In some embodiments, a wireless device acquires a first set of values (e.g., logs) for a first radar frame. This first set of values may be a representation of a difference between an original set of chirps transmitted by the wireless device and a reflected set of chirps received by the wireless device. In some embodiments, this first set of values represents a beat signal as described above with respect to. The wireless device may convert this first set of values into in-phase and quadrature (IQ) samples which are thereafter passed through a range-FFT. The range-FFT transforms the first set of values in the time domain into a second set of values in the frequency domain. The each of the second set of values may correspond to a different frequency bin (e.g., frequency range) and indicate a strength or intensity of reflected signals from an object at that corresponding frequency bin.

Subsequent to acquiring the first set of values for a first radar frame, the wireless device may acquire a third set of values for a second radar frame (e.g., for a subsequent time window). The wireless device may generate a fourth set of values using the third set of values in a manner similar to how the wireless device generates the second set of values using the first set of values described above.

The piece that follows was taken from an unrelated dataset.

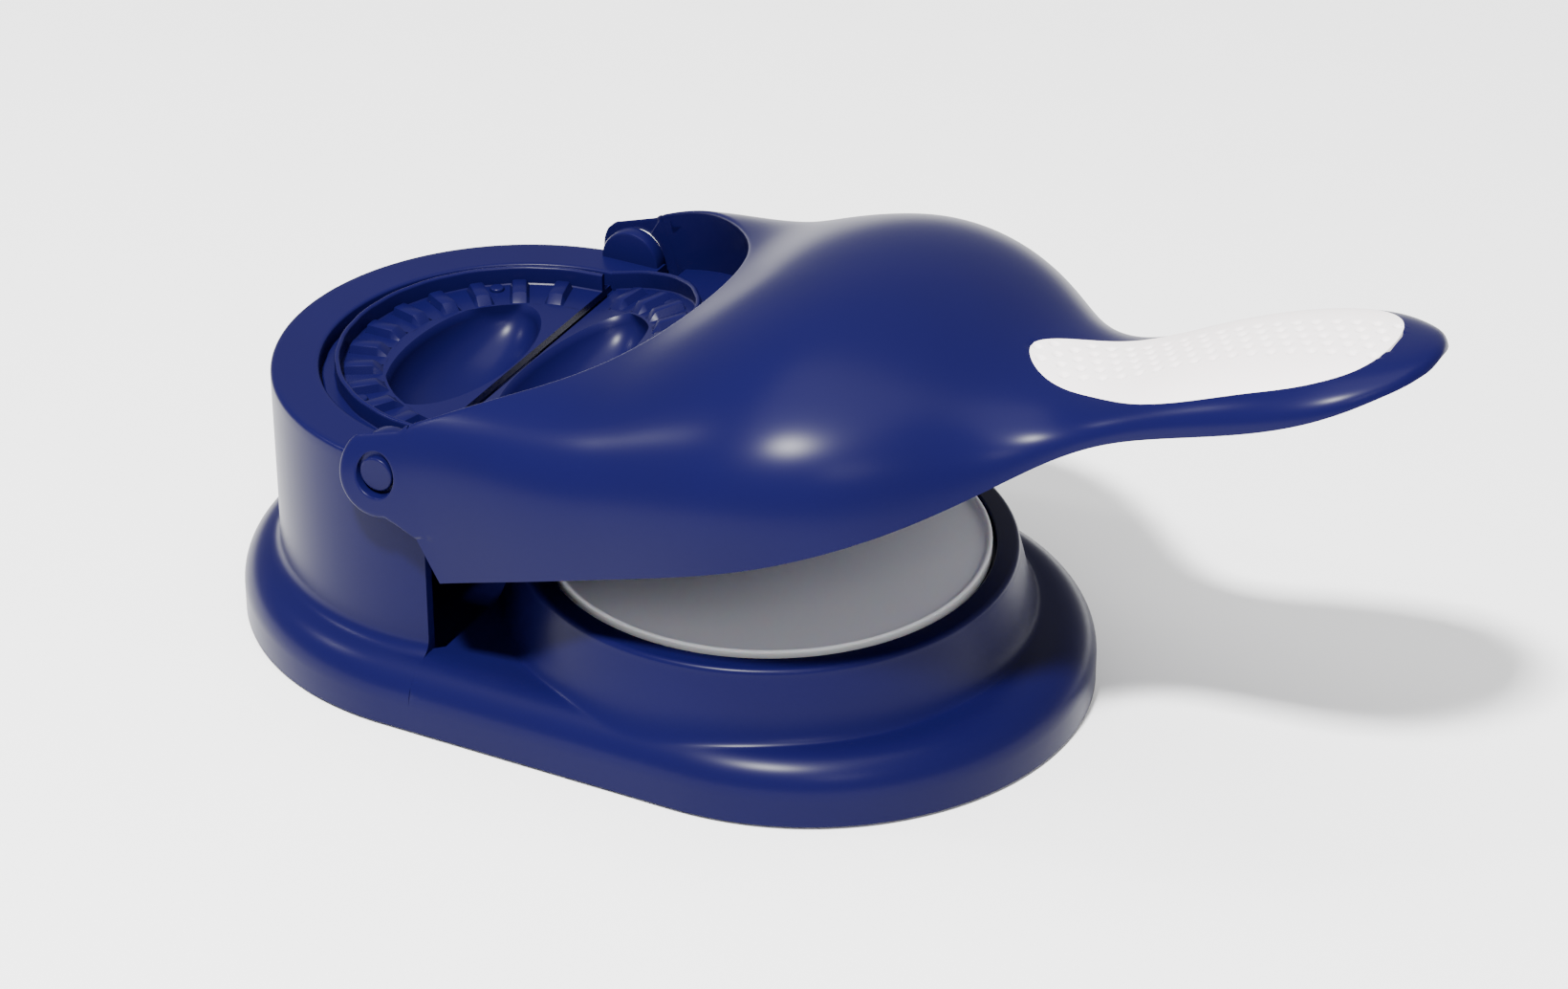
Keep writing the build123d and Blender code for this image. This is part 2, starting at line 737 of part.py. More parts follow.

After generating the fourth values, the wireless device may perform a cross-frame cancellation by comparing the fourth set of values to the second set of values. The wireless device may perform the cross-frame cancellation by comparing values of the second set of values and the fourth set of values that correspond to a same distance bin. The cross-frame cancellation may generate a fifth set of values. Each value of the fifth set of values may be equal to difference between a value of the second set of values and a value of the fourth set of values that each correspond to the same distance bin. Any non-zero (or non-negligible) value of the the fifth set of values may be indicative of a presence or movement of a person or other object in range of the wireless device.